September 30, 2020

Triticeae CAP Manuscript Announcement, Recruitment, and

The TCAP will generate a lot of data that has the potential to be analyzed into many manuscripts. We want manuscript preparation and submission to be a somewhat open process to fulfill the objectives that graduate students and postdocs get the priority they need, that minimal redundant analysis/effort occurs, and that manuscripts benefit from maximal collaboration to increase their quality.

Briefly, the idea is that when a CAP collaborator has a manuscript idea, they submit the idea to the Project Director and the idea is then emailed to the CAP participants. We suggest a format for the announcement below. The announcement allows others to respond, for example to ask to become co-authors along the authorship guidelines, and it allows the author to solicit help or feedback. It also “stakes out turf” in the positive sense that it creates a space for people thinking along similar lines to work together. The “staked out turf” is a collaboration space rather than an exclusion zone. These postings are assembled into a list of links to the outlines. Eventually, the manuscript is submitted and a pdf of the paper is posted on the CAP website. 

Outline Format

  • Proposed title
  • Proposed authors
  • ~250 word outline of paper
  • Issue addressed
  • Analysis procedures
  • CAP data to be used
  • Target audience or journal
  • Projected completion date
  • Procedure

1. A manuscript plan is submitted to the Project Director and the Project Director emails the manuscript plan to the CAP participants. 

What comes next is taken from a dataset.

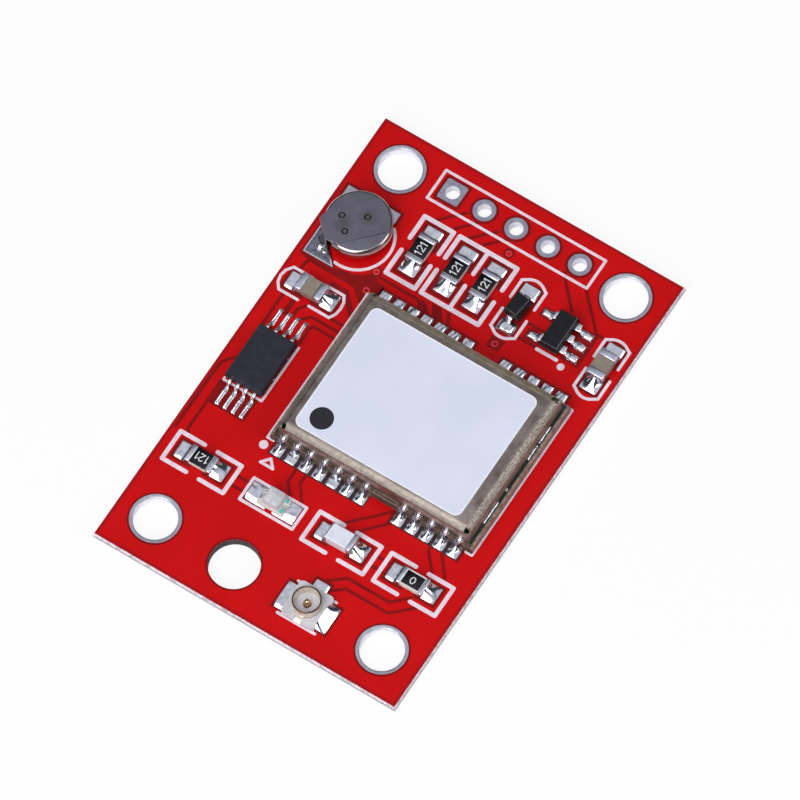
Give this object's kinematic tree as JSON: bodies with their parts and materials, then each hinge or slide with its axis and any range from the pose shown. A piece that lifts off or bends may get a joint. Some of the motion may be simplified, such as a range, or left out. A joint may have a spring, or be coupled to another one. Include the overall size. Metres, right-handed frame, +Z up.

2. Initially the list of proposed authors should be flexible. The TCAP has an authorship policy and, applying the policy, members can petition to be co-authors on a proposed manuscript.

3. Outlines may also be calls for help or suggestions. For example, one might have an analysis idea but need specific phenotypic data, and the email announcement would also serve as a query to find out if anyone was interested in that work.

The TCAP is an open community, and we don’t have a problem contacting another if we need help or want to exchange ideas. The advantage of a process like this one is that it might allow authors to benefit from ideas of people they had not considered approaching.  Also, it can streamline reporting of one of the most important deliverables of the CAP, namely published research.